We can also see how public commissions shaped Brennan’s career, at a time when Scottish civil society was at its most daring, politically and aesthetically. In This Jordan (Refugees) (1966), on a shaded patchwork background Brennan intersperses ghostly, forlorn travellers with quotations from the Old Testament. The tapestry’s invitation to ‘behold it with thine eyes’ suggests we linger here, to consider both the stark contrasts between the red and navy patches and the gradations of colours within each. It refuses to shy away from the pain of borders and military conflict, but insists too on the potential of refugees to leave lasting marks and shadows on societies. The pair of doves in the final patch are flying against the current of the narrative, suggesting not only the hope of return, but the importance of standing up for justice in a climate of fear.

This Jordan (1966), designed by Archie Brennan and woven by Archie Brennan and Maureen Hodge.
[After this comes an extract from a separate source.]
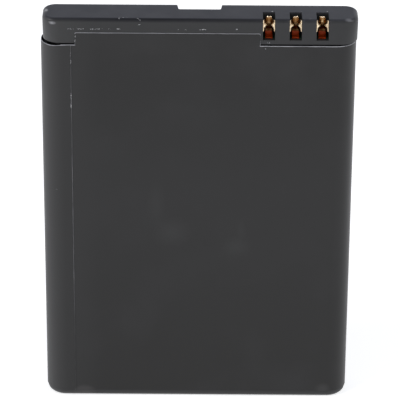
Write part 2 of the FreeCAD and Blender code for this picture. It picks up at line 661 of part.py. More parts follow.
def make_top_cap():
    """Moulded cap: rounded hood on two feet, a skirt inside the label, a room for the board,
    three contact slots in a solid block and a latch notch in the back edge."""
    body = new_body("top_cap")
    hood = []
    for name, level, radius in (
            ("foot", "foot_level", "min(foot_corner; half_depth - corner_flat)"),
            ("shoulder", "band_base", "cap_corner"), ("band", "band_base", "cap_corner")):
        section = new_sketch(body, name, offset=level)
        draw_section(section, "0", radius, shift="cap_shift")
        hood.append(section)
    loft = body.newObject("PartDesign::AdditiveLoft", "top_cap_hood")
    loft.Profile = hood[0]
    loft.Sections = [hood[1]]
    loft.Ruled = True
    pad(body, hood[2], "pack_length - band_base")
    doc.recompute()
    rim = edges_at(body.Shape, number("pack_length"))
    round_edges(body, rim, "min(cap_rim; cap_corner - corner_flat)")

    skirt = new_sketch(body, "skirt", offset="can_top")
    draw_rounded(skirt, "cap_left + skirt_side_inset", "cap_right - skirt_side_inset",
                 "skirt_face_inset - half_depth", "half_depth - skirt_face_inset",
                 "can_corner - skirt_side_inset")
    pad(body, skirt, "foot_level - can_top")

    lower = new_sketch(body, "lower_room", offset="can_top")
    draw_rounded(lower, "room_left", "room_right", "-wall_depth", "wall_depth", "room_corner")
    pocket(body, lower, "slot_floor - can_top")

    upper = new_sketch(body, "upper_room", offset="slot_floor")
    left, right = "cap_left + cap_ends", "cap_right - cap_ends"
    draw_outline(upper, (
        (left, "-wall_depth"), ("block_left", "-wall_depth"), ("block_left", "block_back"),
        ("block_right", "block_back"), ("block_right", "-wall_depth"), (right, "-wall_depth"),
        (right, "wall_depth"), (left, "wall_depth")))
    pocket(body, upper, "ceiling - slot_floor")

    for name, place in (("left", "board_left + rib_start"), ("right", "block_left - rib_end")):
        rib = new_sketch(body, f"{name}_rib", offset="board_top + rib_gap")
        draw_rectangle(rib, place, f"{place} + rib_width", "-wall_depth - root_depth",
                       "rib_reach - wall_depth")
        pad(body, rib, "ceiling + root_depth - board_top - rib_gap")

    shell = new_sketch(body, "notch_shell", offset="notch_floor - notch_wall")
    draw_rectangle(shell, "notch_left - notch_wall", "notch_right + notch_wall",
                   "notch_front - notch_wall", "wall_depth + root_depth")
    pad(body, shell, "ceiling + root_depth - notch_floor + notch_wall")

    notch = new_sketch(body, "notch", offset="notch_floor")
    inner = ("notch_left + notch_lean", "notch_right - notch_lean")
    draw_outline(notch, (
        (f"{inner[0]} + notch_round", "notch_front"),
        (f"{inner[1]} - notch_round", "notch_front", "notch_round", 1),
        (inner[1], "notch_front + notch_round"), ("notch_right", "half_depth"),
        ("notch_right", "half_depth + film"), ("notch_left", "half_depth + film"),
        ("notch_left", "half_depth"),
        (inner[0], "notch_front + notch_round", "notch_round", 1)))
    pocket(body, notch, "notch_drop + film")

    slot = new_sketch(body, "slot", offset="slot_floor")
    draw_rectangle(slot, "first_slot - slot_width / 2", "first_slot + slot_width / 2",
                   "-half_depth - film", "slot_back")
    cut = pocket(body, slot, "slot_drop + film")
    repeat_across(body, cut, slot, f"slot_pitch * {SLOT_COUNT - 1}", SLOT_COUNT)


def make_label_wrap():
    """Plastic film wound once round the cell: a sleeve with a tab over the cap's front, lying
    double in a strip where its end is stuck down at the left."""
    body = new_body("label_wrap")
    outline = new_sketch(body, "outline", offset="label_hem")
    draw_section(outline, "-film", "can_corner + film")
    pad(body, outline, "label_top - label_hem")
    inside = new_sketch(body, "inside", offset="label_hem - film")
    draw_section(inside, "0", "can_corner")
    pocket(body, inside, "label_top - label_hem + film * 2")

    tab = new_sketch(body, "tab", role="XZ_Plane", offset="half_depth")
    draw_outline(tab, (
        ("tab_left", "label_top - tab_drop"), ("tab_right", "label_top - tab_drop"),
        ("tab_right", "tab_top - tab_round", "tab_round", 1),
        ("tab_right - tab_round", "tab_top"),
        ("tab_left + tab_round", "tab_top", "tab_round", 1),
        ("tab_left", "tab_top - tab_round")))
    pad(body, tab, "film")

    seam = new_sketch(body, "seam", offset="label_hem")
    draw_outline(seam, (
        ("seam_edge", "-half_depth - film / 2"),
        ("corner_middle", "-half_depth - film / 2", "film_middle", -1),
        ("corner_middle - film_middle * tent_across", "corner_depth - film_middle * tent_along"),
        ("corner_middle - film_outer * tent_across", "corner_depth - film_outer * tent_along"),
        ("corner_middle", "-label_outer - film"), ("seam_edge", "-label_outer - film")))
    pad(body, seam, "label_top - label_hem")


make_bottom_cap()
make_bottom_tape()
make_cell_can()
make_cell_lid()
make_terminal()
make_electrode_roll()
make_strips()
make_board()
make_contact("contact_positive", "last_slot")
make_contact("contact_sense", "middle_slot")
make_contact("contact_negative", "first_slot")
make_top_cap()
make_label_wrap()
doc.recompute()

for item in doc.Objects:
    if "Invalid" in item.State or "Error" in item.State:
        raise RuntimeError(f"{item.Name} failed: {item.State}")
for body in bodies:
    shape = body.Shape
    if shape.isNull() or not shape.isValid() or len(shape.Solids) != 1:
        raise RuntimeError(f"{body.Label} is not one sound solid")
for body in bodies:
    body.Shape.exportStep(f"parts/{body.Label}.step")
    print(body.Label, round(body.Shape.Volume, 3))
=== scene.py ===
import math

import bmesh
import bpy
from mathutils import Matrix, Vector, noise


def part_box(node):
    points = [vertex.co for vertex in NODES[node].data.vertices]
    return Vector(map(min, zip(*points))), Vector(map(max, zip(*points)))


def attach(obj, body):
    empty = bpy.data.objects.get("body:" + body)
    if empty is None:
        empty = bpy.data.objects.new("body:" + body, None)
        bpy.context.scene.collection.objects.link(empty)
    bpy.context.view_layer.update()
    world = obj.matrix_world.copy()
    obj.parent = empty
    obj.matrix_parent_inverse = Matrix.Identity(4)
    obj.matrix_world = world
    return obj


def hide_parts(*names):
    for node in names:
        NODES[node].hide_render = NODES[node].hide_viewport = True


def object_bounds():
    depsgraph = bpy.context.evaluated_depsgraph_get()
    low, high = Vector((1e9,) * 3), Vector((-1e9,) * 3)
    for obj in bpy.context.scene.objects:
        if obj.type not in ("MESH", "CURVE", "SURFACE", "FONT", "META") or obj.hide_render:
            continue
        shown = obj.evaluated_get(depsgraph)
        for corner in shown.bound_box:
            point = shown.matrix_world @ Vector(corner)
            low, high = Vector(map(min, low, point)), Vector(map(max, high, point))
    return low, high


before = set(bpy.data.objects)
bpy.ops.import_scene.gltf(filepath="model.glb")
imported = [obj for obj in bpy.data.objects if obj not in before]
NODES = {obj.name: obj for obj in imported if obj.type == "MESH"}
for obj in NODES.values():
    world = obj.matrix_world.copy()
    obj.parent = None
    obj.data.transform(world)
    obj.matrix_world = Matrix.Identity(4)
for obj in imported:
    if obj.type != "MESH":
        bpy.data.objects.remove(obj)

cad_low, cad_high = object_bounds()
MM = 0.001
scene = bpy.context.scene
scene.view_settings.view_transform = "Standard"


# Camera
# The battery is photographed from straight in front and a little above, from far off with a
# long lens, so that its sides nearly run parallel.
PHOTO_PIXELS = 400
FOCAL_PIXELS = 2773.4
SENSOR_WIDTH = 36.0
CAMERA_DISTANCE = 375.5 * MM
CAMERA_ELEVATION = math.radians(26.35)
CAMERA_ROLL = math.radians(0.387)
OBJECT_PIXEL = (197.45, 205.35)
NEAREST, FARTHEST = 0.01, 20.0


def linked(name, data):
    """A new object of the scene."""
    made = bpy.data.objects.new(name, data)
    scene.collection.objects.link(made)
    return made


middle = Vector((0.0, 0.0, cad_high.z / 2))
eye = middle + CAMERA_DISTANCE * Vector((
    0.0, -math.cos(CAMERA_ELEVATION), math.sin(CAMERA_ELEVATION)))
camera_data = bpy.data.cameras.new("photo_camera")
camera_data.sensor_width = SENSOR_WIDTH
camera_data.lens = FOCAL_PIXELS / PHOTO_PIXELS * SENSOR_WIDTH
camera_data.shift_x = (PHOTO_PIXELS / 2 - OBJECT_PIXEL[0]) / PHOTO_PIXELS
camera_data.shift_y = (OBJECT_PIXEL[1] - PHOTO_PIXELS / 2) / PHOTO_PIXELS
camera_data.clip_start, camera_data.clip_end = NEAREST, FARTHEST
camera = linked("photo_camera", camera_data)
aim = (middle - eye).to_track_quat("-Z", "Y")
camera.rotation_mode = "QUATERNION"
camera.location = eye
camera.rotation_quaternion = aim @ Matrix.Rotation(CAMERA_ROLL, 3, "Z").to_quaternion()
scene.camera = camera


# Studio
# A pale sweep under the battery, a soft lamp on either side above it and an even white room.
# The sweep glows a little to the camera and in reflections, and throws no other light.
FLOOR_SIZE = 3.0
FLOOR_SHADE, FLOOR_GLOW = 0.8, 0.58
HORIZON = (0.80, 0.80, 0.82)
WALL_HEIGHT, WALL = 0.42, (0.44, 0.46, 0.52)
CEILING_HEIGHT, CEILING = 0.85, (0.22, 0.23, 0.26)
LAMP_SIZE = 0.35
LAMPS = (
    ("left_softbox", (-0.55, -0.35, 0.55), 3.2),
    ("right_softbox", (0.60, -0.30, 0.50), 2.6),
)


def seen_or_mirrored(nodes, links):
    """1 for what the camera sees, directly, in a reflection or through something clear."""
    path = nodes.new("ShaderNodeLightPath")
    seen = path.outputs["Is Camera Ray"]
    for ray in ("Is Glossy Ray", "Is Transmission Ray"):
        either = nodes.new("ShaderNodeMath")
        either.operation = "MAXIMUM"
        links.new(seen, either.inputs[0])
        links.new(path.outputs[ray], either.inputs[1])
        seen = either.outputs[0]
    return seen


floor_mesh = bpy.data.meshes.new("studio_floor")
half = FLOOR_SIZE / 2
floor_mesh.from_pydata([(-half, -half, 0), (half, -half, 0), (half, half, 0), (-half, half, 0)],
                       [], [(0, 1, 2, 3)])
floor = linked("studio_floor", floor_mesh)
sweep = bpy.data.materials.new("pale_sweep")
sweep.use_nodes = True
nodes, links = sweep.node_tree.nodes, sweep.node_tree.links
nodes.clear()
output = nodes.new("ShaderNodeOutputMaterial")
paper = nodes.new("ShaderNodeBsdfDiffuse")
paper.inputs["Color"].default_value = (FLOOR_SHADE, FLOOR_SHADE, FLOOR_SHADE, 1)
lift = nodes.new("ShaderNodeEmission")
lift.inputs["Color"].default_value = (1, 1, 1, 1)
strength = nodes.new("ShaderNodeMath")
strength.operation = "MULTIPLY"
strength.inputs[1].default_value = FLOOR_GLOW
links.new(seen_or_mirrored(nodes, links), strength.inputs[0])
links.new(strength.outputs[0], lift.inputs["Strength"])
both = nodes.new("ShaderNodeAddShader")
links.new(paper.outputs[0], both.inputs[0])
links.new(lift.outputs[0], both.inputs[1])
links.new(both.outputs[0], output.inputs["Surface"])
floor_mesh.materials.append(sweep)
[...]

This Jordan (1966), designed by Archie Brennan and woven by Archie Brennan and Maureen Hodge. National Museums Scotland

Brennan combined his belief in craft with a distinctly international outlook. Overseeing the interior design of the parliament building of Papua New Guinea, he worked with weavers from the country’s National Art School, where he taught from 1976–1984. After moving to Hawaii in 1985, he felt aggrieved when his submissions were rejected by local galleries, but relished the opportunity of working relatively undisturbed at a time when his profile was rising in Scotland and mainland Europe. Brennan moved to the United States in 1993, the same year in which he wove Princess Kaiulani (Once upon a time), which depicts the half-Scottish heir apparent to the Hawaiian Kingdom that was overthrown by pro-US elements at the end of the 19th century. A ‘rip’ is woven across the face of the princess, pointing to this lost future and Kaiulani’s premature death.

Aberdeen (1964) is one of the most abstract works in the exhibition. Commissioned by the Aberdeen Art Gallery to reflect the city’s architecture and climate, it evokes the granite city not just through its subtle modulation of greys, but in its texture and very substance. The tapestry was woven in the year that the Continental Shelf Act came into force in the UK; its whirlwind of orange and black foreshadows the city’s rapid transformation in the oil boom decades that followed.

The Wine Cask (1974), Archie Brennan. Ardkinglas Collection. Photo: © Shannon-Tofts

In 1976 the critic Donald Kuspit argued that Pop art fails to challenge consumerism and simply reproduces it (it ‘gilds an already gilded lily seemingly making it sterling gold’). Brennan distinguished between ‘weaving illusions’ in his figurative work and his preoccupation with fabric subjects such as suits and ties. Tapestry becomes sculptural in works such as Old School Tie (1971) and Patch? (1992), which almost draw the subject matter out of the frame and into the gallery. ‘If you weave textiles in a tapestry medium, it’s half real already,’ Brennan explained.

As linear as weaving is, Brennan also took advantage of its materiality to reflect on his subjects; it is Brennan’s political consciousness – and self-consciousness – that distinguishes him from the pack. In the documentary of 1993, Brennan discusses his recreation of a newspaper column by Sue Arnold about crisps: ‘It just seemed to be a terrible bit of journalism from a very good writer.’ Two years later, he superimposed a panel of text bearing the words Was it worth it Mr Gutenberg? With this agit-prop intervention, he seems to be saying that reproduction, like patriotism, is not enough.

Archie Brennan: Tapestry Goes Pop! is at the Dovecot Studios, Edinburgh until 30 August 2021.